Anglers took only about 1,100 fish on the Sandusky last spring, the lowest on record, or about half of what has been normal in recent years. Compare that to 9,000 to 11,000 fish in 1975. The annual run produced 2,000 to 4,000 fish annually in the 1980s, and reached 4,000 in 2001 and 2002, but only 2,230 in 2006.
In contrast, the Maumee produced 15,000 fish in 1975 but reached 38,000 in 1980 and stayed in the 25,000 to 30,000 range through much of the decade, with peaks of 70,000 in 1987 and 92,000 in 1990. Since 2000 the catch has been in the 27,000 to 32,000 range, with 34,533 in 2006 and just 17,595 in 2007. Goedde said the Maumee catches reflect weather and fishing conditions and normal fluctuations in the overall stock size from year to year.
Tomorrow, special regulations take effect for angling on certain popular stretches of the rivers, which are the region's main streams of interest for annual spawning runs for walleye and later, white bass. The rules are unchanged from 2007.
The popular areas generally include the rapids above Maumee and Perrysburg on up to the Grand Rapids Dam in the Maumee River, and downtown Fremont to Rodger Young Park on the Sandusky. Details are included in the pamphlet, "2008-2009" Ohio Fishing Regulations, available wherever licenses are sold, or on-line at www.ohiodnr.com.
The special regulations ban possession of foul-hooked or snagged fish, prohibit fishing from sunset to sunrise, and allow an angler to rig and use only a single hook of limited size. Remember in March and April the daily walleye creel limit is four, and the minimum keeper-length year-round is 15 inches.
Paul Kurfis, law enforcement supervisor for Wildlife District 2, said that while foul-hooking and hook size or type violations have dropped in the last 10 years, violations for no licenses and especially for keeping too many fish are up. As a result, wildlife officers will be watching for over-limit possession.
Both he and Goedde said that advent and increasing use of floating jigheads instead of older, common leadhead jigs has contributed to far more fair-hooked fish and has greatly reduced snagging.
Kurfis said that stream littering, especially spent fishing line, remains a huge problem. He urges anglers to anonymously report violations on the toll-free, 24-hour hotline, 1-800-POACHER. Kurfis emphasized his officers will pay special attention to anglers who keep too many fish or illegally hooked fish, violations that have increased. Fishermen also are reminded that the license-year begins tomorrow.
Goedde said most fish this spring will be 20 to 24 inches long, coming from the 2003 megaclass. Some larger walleyes also are expected in the mix, including 28-to-30-inch fish from 1999 and 2001.
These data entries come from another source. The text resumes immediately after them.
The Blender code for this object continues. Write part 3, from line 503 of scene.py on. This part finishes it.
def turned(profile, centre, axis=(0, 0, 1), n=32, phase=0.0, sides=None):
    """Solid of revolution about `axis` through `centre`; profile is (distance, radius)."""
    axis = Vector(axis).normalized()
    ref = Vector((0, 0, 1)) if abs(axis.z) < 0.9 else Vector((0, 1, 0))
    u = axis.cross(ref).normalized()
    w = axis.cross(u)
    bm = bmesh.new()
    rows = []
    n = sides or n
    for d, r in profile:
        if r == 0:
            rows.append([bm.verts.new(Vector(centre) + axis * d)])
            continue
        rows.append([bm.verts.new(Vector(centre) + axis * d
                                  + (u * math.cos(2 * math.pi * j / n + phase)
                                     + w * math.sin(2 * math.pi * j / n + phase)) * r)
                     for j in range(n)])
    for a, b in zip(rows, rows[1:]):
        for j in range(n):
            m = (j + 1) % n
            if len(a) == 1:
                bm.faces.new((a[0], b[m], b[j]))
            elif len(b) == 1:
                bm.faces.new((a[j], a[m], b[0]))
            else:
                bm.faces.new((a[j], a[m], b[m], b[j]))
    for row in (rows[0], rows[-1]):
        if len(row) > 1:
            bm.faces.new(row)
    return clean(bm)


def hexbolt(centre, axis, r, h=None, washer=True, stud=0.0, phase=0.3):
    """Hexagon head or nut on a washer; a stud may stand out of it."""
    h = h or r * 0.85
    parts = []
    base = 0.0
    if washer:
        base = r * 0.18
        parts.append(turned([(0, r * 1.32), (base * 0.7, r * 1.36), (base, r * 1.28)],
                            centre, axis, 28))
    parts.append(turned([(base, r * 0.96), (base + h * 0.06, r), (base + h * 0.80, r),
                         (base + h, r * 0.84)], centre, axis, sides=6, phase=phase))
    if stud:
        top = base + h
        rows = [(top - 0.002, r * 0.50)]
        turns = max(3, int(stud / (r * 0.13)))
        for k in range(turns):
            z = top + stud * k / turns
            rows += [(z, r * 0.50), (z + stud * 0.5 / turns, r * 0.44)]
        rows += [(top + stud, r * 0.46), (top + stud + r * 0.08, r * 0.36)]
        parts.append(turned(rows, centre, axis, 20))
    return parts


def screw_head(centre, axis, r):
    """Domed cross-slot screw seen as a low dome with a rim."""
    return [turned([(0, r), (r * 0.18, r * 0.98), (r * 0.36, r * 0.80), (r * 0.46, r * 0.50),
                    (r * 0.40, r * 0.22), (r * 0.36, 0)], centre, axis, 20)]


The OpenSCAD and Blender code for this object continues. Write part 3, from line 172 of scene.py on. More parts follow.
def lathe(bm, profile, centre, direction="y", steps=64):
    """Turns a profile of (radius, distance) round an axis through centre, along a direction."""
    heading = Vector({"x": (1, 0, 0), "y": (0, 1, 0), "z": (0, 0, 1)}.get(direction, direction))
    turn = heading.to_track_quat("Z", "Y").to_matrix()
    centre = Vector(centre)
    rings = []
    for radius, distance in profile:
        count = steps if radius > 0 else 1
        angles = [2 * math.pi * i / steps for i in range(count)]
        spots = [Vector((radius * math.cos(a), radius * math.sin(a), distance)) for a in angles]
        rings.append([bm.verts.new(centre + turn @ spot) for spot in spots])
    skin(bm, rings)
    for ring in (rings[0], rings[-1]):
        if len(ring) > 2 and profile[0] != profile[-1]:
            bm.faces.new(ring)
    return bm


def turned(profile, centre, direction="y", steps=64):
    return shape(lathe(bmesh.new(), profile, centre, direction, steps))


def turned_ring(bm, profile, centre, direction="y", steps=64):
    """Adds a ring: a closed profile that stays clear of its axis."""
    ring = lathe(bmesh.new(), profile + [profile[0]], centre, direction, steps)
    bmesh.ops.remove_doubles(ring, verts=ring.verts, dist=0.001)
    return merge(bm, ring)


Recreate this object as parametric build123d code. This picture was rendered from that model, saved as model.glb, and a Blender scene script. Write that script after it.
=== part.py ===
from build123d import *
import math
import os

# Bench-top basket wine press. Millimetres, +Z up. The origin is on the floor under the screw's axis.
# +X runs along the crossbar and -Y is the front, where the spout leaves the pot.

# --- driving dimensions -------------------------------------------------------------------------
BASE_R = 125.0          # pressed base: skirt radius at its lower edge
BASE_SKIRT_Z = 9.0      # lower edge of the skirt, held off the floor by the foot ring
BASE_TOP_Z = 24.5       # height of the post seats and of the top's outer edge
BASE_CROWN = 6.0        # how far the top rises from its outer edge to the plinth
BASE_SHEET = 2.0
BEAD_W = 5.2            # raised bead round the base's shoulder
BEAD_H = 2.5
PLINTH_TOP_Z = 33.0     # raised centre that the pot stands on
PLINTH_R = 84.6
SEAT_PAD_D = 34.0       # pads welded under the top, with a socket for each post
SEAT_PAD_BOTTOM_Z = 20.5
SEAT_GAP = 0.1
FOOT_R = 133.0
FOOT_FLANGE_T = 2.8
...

The Ohio Division of Watercraft also will patrol the rivers, especially the Maumee. conducting boat safety-checks.
Upcoming - The Toledo Bass Club's annual organizational meeting is set for 7 p.m. Thursday at Maumee Tackle, 104 West Wayne St., Maumee. Guest speaker is Greg Hartland of the U.S. Coast Guard Auxiliary, who will be addressing boat documentation for crossings into Canada. Prospective members are welcome. Call the shop, 419-893-3474.
The Erie-Ottawa-Sandusky Chapter of Pheasants Forever has set its 17th annual fund-raising dinner for March 8 at the Camp Perry clubhouse, off State Rt. 2, west of Port Clinton. The chapter has made more than $500,000 in upland habitat improvements in the counties since 1991. Doors open at 5 p.m.. For tickets or details call Joe Uhinck, 419-898-1595.
A boating education course is set for March 8, at the American Legion Post 320, 320 Illinois Ave., Maumee, 8:30 a.m. to 5:30 p.m. It is presented by the U.S. Coast Guard Auxiliary's 9th Central region. To register call 419-893-0249.
A training session for volunteers at the Sportsmen's Migratory Bird Center at Magee Marsh State Wildlife Area, 13229 West State Rt. 2, Oak Harbor, is scheduled for 1 to 3 p.m. on March 8. Call Mary Warren at Magee, 419-898-0960 extension 31.
The Toledo Walleye - A tip of the outdoors cap [or maybe even a hockey team mascot cap?] to the many readers who e-mailed and called in with unanimous support of last Friday's diatribe in this space about the city's historic, chronic lack of attention to the fish that made Lake Erie and the Maumee River famous, the new hockey club aside. Time simply does not allow for individual replies - cuts into the fishing too much.